Within the narrative of The Seventh Journey, Joshua Cross is not a side character. He is the central pillar upon which the conflict balances. The entire Resonance Code trilogy can be reinterpreted through the lens of his suffering:

  • The Auditum technology was the tool that amplified Jacob’s internal wound (his forgotten guilt over Joshua) into a cosmic one.
  • Luzige’s strategy was brilliant because it did not just attack Jacob; it located and weaponized the very source of his pain. By finding and torturing Joshua, Luzige was quite literally plugging into Jacob’s soul.
  • The “Seventh Unstitching” performed by Abbey was as much for Joshua as it was for James. It was the unstitching of the parasitic connection that bound the wounded brother to the engine of reality.

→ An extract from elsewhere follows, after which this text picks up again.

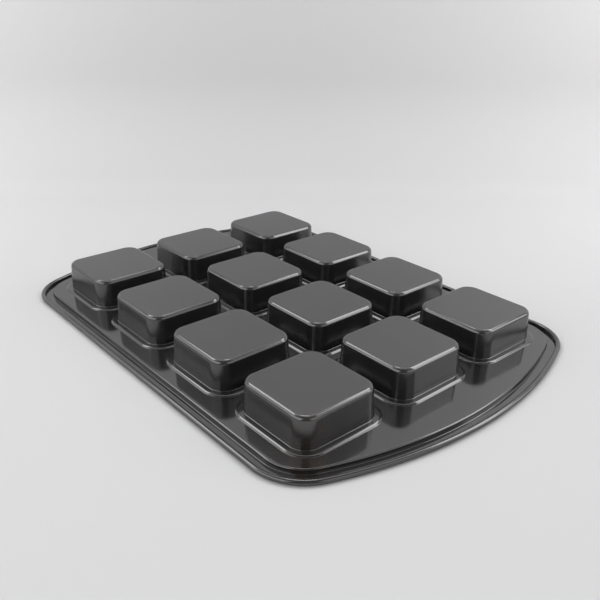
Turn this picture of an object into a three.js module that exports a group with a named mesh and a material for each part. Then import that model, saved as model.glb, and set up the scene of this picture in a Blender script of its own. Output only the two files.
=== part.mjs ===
// Square muffin pan of pressed steel sheet, upside down as it is stored: it stands on its rim, cups up.
// Millimetres. +Z is up, X runs along the four cups of a row, Y across the three rows, and the
// origin is at the middle of the pan on the surface that the rim stands on.
// A section through the sheet is drawn as (out, up): up is the height, and out is the distance
// outwards, from a cup's centre for a cup and from the rim's outer edge (so negative) for the rim.
import * as THREE from "three";
import { mergeVertices } from "three/addons/utils/BufferGeometryUtils.js";

// Sheet, and its bends measured on the inside of the bend
const SHEET_THICKNESS = 0.6;
const PRESS_BEND = 0.8;
const CUP_BASE_BEND = 2.4;

// Cups, over the outer face of the sheet: a lean is how far a sloping face runs outwards
const CUPS_IN_ROW = 4;
const ROWS = 3;
const CUP_BASE_WIDTH = 61.2;
const CUP_CORNER_RADIUS = 10.6;
const CUP_DEPTH = 21.0;
const CUP_WALL_LEAN = 1.3;

// Ledge that frames each cup
const LEDGE_WIDTH = 5.1;
const LEDGE_RISE = 1.6;
const LEDGE_LEAN = 1.3;

// Deck: its strips between the ledges, and from the ledges to the step along the sides and corners
const DECK_BETWEEN_CUPS = 3.4;
const DECK_BETWEEN_ROWS = 4.5;
const SIDE_DECK = 8.8;
const CORNER_DECK = 6.9;

// Outline of the pan: rounded corners, and ends that bow out past them
const PLAN_CORNER_RADIUS = 39;
const END_BOW = 19.5;

// Step from the deck down to the flange, and the flange out to the pan's edge
const STEP_RISE = 3.4;
const STEP_LEAN = 2.3;
const FLANGE_WIDTH = 9.3;

// Wire in the rolled rim, and how far round it the sheet is rolled, in degrees
const WIRE_DIAMETER = 2.4;
const WIRE_CLEARANCE = 0.3;
const WIRE_BUTT_GAP = 1.0;
const RIM_SWEEP = 285;

// Facets
const CORNER_FACETS = 4;
const BASE_BEND_FACETS = 3;
const STEP_TOP_FACETS = 3;
const SMALL_BEND_FACETS = 1;
const PLAN_CORNER_FACETS = 6;
const END_FACETS = 10;
const RIM_FACETS = 9;
const WIRE_SIDES = 8;

// Heights of the upper faces
const flangeTop = SHEET_THICKNESS;
const deckTop = flangeTop + STEP_RISE;
const ledgeTop = deckTop + LEDGE_RISE;
const baseTop = ledgeTop + CUP_DEPTH;

// Half widths of a cup and its ledge, and the spacing that these and the deck's strips make
const baseHalf = CUP_BASE_WIDTH / 2;
const cornerCentre = baseHalf - CUP_CORNER_RADIUS;
const wallFootHalf = baseHalf + CUP_WALL_LEAN;
const ledgeHalf = wallFootHalf + LEDGE_WIDTH;
const ledgeFootHalf = ledgeHalf + LEDGE_LEAN;
const pitchInRow = 2 * ledgeFootHalf + DECK_BETWEEN_CUPS;
const pitchOfRows = 2 * ledgeFootHalf + DECK_BETWEEN_ROWS;

// The pan's outline: centres of its corner arcs, and the end arc that touches both of them
const rimRadius = WIRE_DIAMETER / 2 + WIRE_CLEARANCE + SHEET_THICKNESS;
const stepTopInset = FLANGE_WIDTH + STEP_LEAN;
const lastCupX = ((CUPS_IN_ROW - 1) / 2) * pitchInRow;
const lastCupY = ((ROWS - 1) / 2) * pitchOfRows;
const cornerX = lastCupX + ledgeFootHalf + CORNER_DECK + stepTopInset - PLAN_CORNER_RADIUS;
const cornerY = lastCupY + ledgeFootHalf + SIDE_DECK + stepTopInset - PLAN_CORNER_RADIUS;
const endRadius = PLAN_CORNER_RADIUS + END_BOW / 2 + cornerY ** 2 / (2 * END_BOW);
const endCentreX = cornerX + PLAN_CORNER_RADIUS + END_BOW - endRadius;
const endAngle = Math.atan2(cornerY, cornerX - endCentreX);

// Points of an arc from one angle to another, both included.
function arcPoints(x, y, radius, from, to, facets) {
  return Array.from({ length: facets + 1 }, (_, i) => {
    const angle = from + ((to - from) * i) / facets;
    return new THREE.Vector2(x + radius * Math.cos(angle), y + radius * Math.sin(angle));
  });
}

// The rim's outline moved outwards by out, counterclockwise: round the +X end first, then the -X end.
function rimOutline(out) {
  const quarter = Math.PI / 2;
  const cornerRadius = PLAN_CORNER_RADIUS + out;
  const half = [
    ...arcPoints(cornerX, -cornerY, cornerRadius, -quarter, -endAngle, PLAN_CORNER_FACETS),
    ...arcPoints(endCentreX, 0, endRadius + out, -endAngle, endAngle, END_FACETS).slice(1, -1),
    ...arcPoints(cornerX, cornerY, cornerRadius, endAngle, quarter, PLAN_CORNER_FACETS),
  ];
  return [...half, ...half.map((p) => p.clone().negate())];
}

// A cup's rounded square of the given half width, around its own centre, counterclockwise. Its
// corner arcs keep their centres at every height, so their radius grows with the half width.
function cupOutline(half) {
  return [0, 1, 2, 3].flatMap((corner) => {
    const from = (corner * Math.PI) / 2;
    const centre = new THREE.Vector2(cornerCentre, cornerCentre).rotateAround(new THREE.Vector2(), from);
    const to = from + Math.PI / 2;
    return arcPoints(centre.x, centre.y, half - cornerCentre, from, to, CORNER_FACETS);
  });
}

function leftOf(direction) {
  return new THREE.Vector2(-direction.y, direction.x);
}

function corner(out, up, bend, facets) {
  return { at: new THREE.Vector2(out, up), bend, facets };
}

// Stations along a pressed section, which runs through the corners of the upper face. Each corner
// is rounded by its bend, larger by the sheet on the outside of the bend. A station holds its place
// on the upper face and the direction from the lower face to the upper.
function pressedSection(corners) {
  const stations = [];
  for (let i = 1; i < corners.length - 1; i++) {
    const { at, bend, facets } = corners[i];
    const before = at.clone().sub(corners[i - 1].at).normalize();
    const after = corners[i + 1].at.clone().sub(at).normalize();
    const turn = Math.atan2(before.cross(after), before.dot(after));
    const side = Math.sign(turn);
    const radius = side < 0 ? bend + SHEET_THICKNESS : bend;
    const tangent = radius * Math.tan(Math.abs(turn) / 2);
    const start = at.clone().addScaledVector(before, -tangent);
    const centre = start.addScaledVector(leftOf(before), side * radius);
    for (let k = 0; k <= facets; k++) {
      const normal = leftOf(before).rotateAround(new THREE.Vector2(), (turn * k) / facets);
      stations.push({ upper: centre.clone().addScaledVector(normal, -side * radius), normal });
    }
  }
  return stations;
}

// From the cup's flat base, down its wall, over the ledge that frames it and onto the deck.
function cupSection() {
  return pressedSection([
    corner(0, baseTop),
    corner(baseHalf, baseTop, CUP_BASE_BEND, BASE_BEND_FACETS),
    corner(wallFootHalf, ledgeTop, PRESS_BEND, SMALL_BEND_FACETS),
    corner(ledgeHalf, ledgeTop, PRESS_BEND, SMALL_BEND_FACETS),
    corner(ledgeFootHalf, deckTop, PRESS_BEND, SMALL_BEND_FACETS),
    corner(pitchInRow, deckTop),
  ]);
}

// From the deck down the step, out along the flange and round the wire.
function rimSection() {
  const pressed = pressedSection([
    corner(-stepTopInset - SIDE_DECK, deckTop),
    corner(-stepTopInset, deckTop, PRESS_BEND, STEP_TOP_FACETS),
    corner(-FLANGE_WIDTH, flangeTop, PRESS_BEND, SMALL_BEND_FACETS),
    corner(0, flangeTop),
  ]);
  const centre = new THREE.Vector2(-rimRadius, rimRadius);
  const rolled = Array.from({ length: RIM_FACETS + 1 }, (_, i) => {
    const angle = THREE.MathUtils.degToRad((RIM_SWEEP * i) / RIM_FACETS);
    const normal = new THREE.Vector2(-Math.sin(angle), Math.cos(angle));
    return { upper: centre.clone().addScaledVector(normal, SHEET_THICKNESS - rimRadius), normal };
  });
  return [...pressed, ...rolled];
}

// A station's place on the upper face (depth 0) or on the lower one (depth the sheet's thickness).
function atDepth(station, depth) {
  return station.upper.clone().addScaledVector(station.normal, -depth);
}

function raised(outline, up, x = 0, y = 0) {
  return outline.map((p) => new THREE.Vector3(p.x + x, p.y + y, up));
}

// Triangles of a closed sheet, collected corner by corner.
class Skin {
  positions = [];

  triangle(a, b, c, flipped) {
    for (const p of flipped ? [a, c, b] : [a, b, c]) this.positions.push(p.x, p.y, p.z);
  }

  // A band between two loops with as many points, the second one further out.
  band(inner, outer, flipped) {
    inner.forEach((a, i) => {
      const next = (i + 1) % inner.length;
      this.triangle(a, outer[i], outer[next], flipped);
      this.triangle(a, outer[next], inner[next], flipped);
    });
  }

  // A flat face inside a loop, less the holes.
  face(loop, holes, flipped) {
    const flat = (points) => points.map((p) => new THREE.Vector2(p.x, p.y));
    const all = [loop, ...holes].flat();
    for (const [i, j, k] of THREE.ShapeUtils.triangulateShape(flat(loop), holes.map(flat))) {
      this.triangle(all[i], all[j], all[k], flipped);
    }
  }

  geometry() {
    const loose = new THREE.BufferGeometry();
    loose.setAttribute("position", new THREE.Float32BufferAttribute(this.positions, 3));
    const closed = mergeVertices(loose);
    closed.computeVertexNormals();
    return closed;
  }
}

function cupCentres() {
  const centres = [];
  for (let row = 0; row < ROWS; row++) {
    for (let place = 0; place < CUPS_IN_ROW; place++) {
      centres.push({ x: place * pitchInRow - lastCupX, y: row * pitchOfRows - lastCupY });
    }
  }
  return centres;
}

// The whole pressing: cups, deck, flange and rolled rim, one sheet with two faces and a cut edge.
function panBodyGeometry() {
  const skin = new Skin();
  const cupStations = cupSection();
  const rimStations = rimSection();
  const edges = [];
  for (const depth of [0, SHEET_THICKNESS]) {
    const flipped = depth > 0;
    const holes = cupCentres().map(({ x, y }) => {
      const loops = cupStations.map((station) => {
        const place = atDepth(station, depth);
        return raised(cupOutline(place.x), place.y, x, y);
      });
      skin.face(loops[0], [], flipped);
      loops.slice(1).forEach((loop, i) => skin.band(loops[i], loop, flipped));
      return loops.at(-1);
    });
    const loops = rimStations.map((station) => {
      const place = atDepth(station, depth);
      return raised(rimOutline(place.x), place.y);
    });
    skin.face(loops[0], holes, flipped);
    loops.slice(1).forEach((loop, i) => skin.band(loops[i], loop, flipped));
    edges.push(loops.at(-1));
  }
  skin.band(edges[0], edges[1], false);
  return skin.geometry();
}

// The line that the rim's wire follows, through the corners of the rolled edge's own facets. It
// starts and ends in the middle of a long side, with the butt gap between its ends.
class WireLine extends THREE.Curve {
  constructor() {
    super();
    const loop = raised(rimOutline(-rimRadius), rimRadius);
    const start = new THREE.Vector3(WIRE_BUTT_GAP / 2, loop[0].y, rimRadius);
    const end = new THREE.Vector3(-WIRE_BUTT_GAP / 2, loop[0].y, rimRadius);
    this.places = [start, ...loop, end];
  }

  get steps() {
    return this.places.length - 1;
  }

  getPoint(t, target = new THREE.Vector3()) {
    const along = t * this.steps;
    const i = Math.min(Math.floor(along), this.steps - 1);
    return target.lerpVectors(this.places[i], this.places[i + 1], along - i);
  }

  getPointAt(t, target) {
    return this.getPoint(t, target);
  }

  getTangentAt(t, target) {
    return this.getTangent(t, target);
  }
}

function rimWireGeometry() {
  const line = new WireLine();
  const round = arcPoints(0, 0, WIRE_DIAMETER / 2, 0, 2 * Math.PI, WIRE_SIDES).slice(1);
  const options = { steps: line.steps, extrudePath: line };
  const wire = new THREE.ExtrudeGeometry(new THREE.Shape(round), options);
  wire.deleteAttribute("normal");
  wire.deleteAttribute("uv");
  const closed = mergeVertices(wire);
  closed.computeVertexNormals();
  return closed;
}

const darkCoat = new THREE.MeshStandardMaterial({ color: 0x2b2c2e, roughness: 0.38, metalness: 0.35 });
const bareSteel = new THREE.MeshStandardMaterial({ color: 0x9a9ca0, roughness: 0.4, metalness: 1 });

function part(name, geometry, material) {
  const mesh = new THREE.Mesh(geometry, material);
  mesh.name = name;
  return mesh;
}

const muffinPan = new THREE.Group();
muffinPan.add(part("pan_body", panBodyGeometry(), darkCoat));
muffinPan.add(part("rim_wire", rimWireGeometry(), bareSteel));

export default muffinPan;
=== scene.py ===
"""Square muffin pan on a pale paper sweep: its coated sheet and the wire in its rolled rim.

The file is laid out as an add-on: one operator for each piece and one for the stage. Both pieces
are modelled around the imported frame, in metres and +Z up. The pan lies upside down on its rim,
with X along the four cups of a row and Y across the three rows.
"""
import math

import bmesh
import bpy
from bpy.props import FloatProperty, FloatVectorProperty, IntProperty, PointerProperty
from mathutils import Matrix, Vector


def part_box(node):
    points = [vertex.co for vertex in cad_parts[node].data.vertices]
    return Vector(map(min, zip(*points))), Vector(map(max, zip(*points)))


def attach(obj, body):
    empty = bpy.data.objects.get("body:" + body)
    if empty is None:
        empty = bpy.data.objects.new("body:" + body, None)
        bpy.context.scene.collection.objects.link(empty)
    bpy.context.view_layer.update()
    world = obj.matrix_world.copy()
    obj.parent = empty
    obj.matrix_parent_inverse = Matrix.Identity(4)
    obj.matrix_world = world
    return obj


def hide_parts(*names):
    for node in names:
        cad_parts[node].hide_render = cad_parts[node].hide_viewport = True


bl_info = {
    "name": "Square muffin pan",
    "version": (1, 0, 0),
    "blender": (4, 5, 0),
    "location": "3D view > Sidebar > Muffin pan",
    "description": "Models the coated sheet and the rim wire of a square muffin pan, and its stage",
    "category": "Object",
}

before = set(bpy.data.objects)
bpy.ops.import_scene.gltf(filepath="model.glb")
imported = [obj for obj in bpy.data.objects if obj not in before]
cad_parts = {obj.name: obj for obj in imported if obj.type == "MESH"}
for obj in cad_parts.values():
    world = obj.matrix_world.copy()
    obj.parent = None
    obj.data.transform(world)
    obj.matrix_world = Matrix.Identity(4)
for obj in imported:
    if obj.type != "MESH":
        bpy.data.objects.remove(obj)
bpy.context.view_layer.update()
PAN_LOW, PAN_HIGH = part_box("pan_body")

MM = 0.001
QUARTER = math.pi / 2

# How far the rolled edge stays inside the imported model's box
EDGE_INSET = 0.6 * MM
# Flat strips of deck on each cup's tile and on the rim's band, between which the deck is filled
TILE_STRIP = 1.2 * MM
BAND_STRIP = 3 * MM

# How near two places are when they count as one, when a vertex lies on a rounded loop, and when
# two vertices are merged
SAME_PLACE = 0.001 * MM
ON_LOOP = 0.05 * MM
MERGED = 0.01 * MM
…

  • The Final Composition was only possible because the dissonant note at the heart of the Tower—Joshua’s suffering, echoing Lillian’s stolen song—was finally silenced and replaced by a new, harmonious melody born of acceptance and love.

Joshua’s story is the ultimate proof of the trilogy’s thesis: you cannot defeat the darkness by fighting it on its own terms. You cannot “edit” out your pain. The only path to victory is to journey into the heart of the wound, as Jacob did, to acknowledge the suffering there—the “Joshua” within us all—and through an act of profound acceptance and love, integrate it back into the whole. In doing so, the lock becomes a key, the wound becomes a memory, and the victim becomes a beloved brother, finally at peace. He is the silent, suffering heart of the Resonance Code, and his redemption is the truest measure of the hero’s success.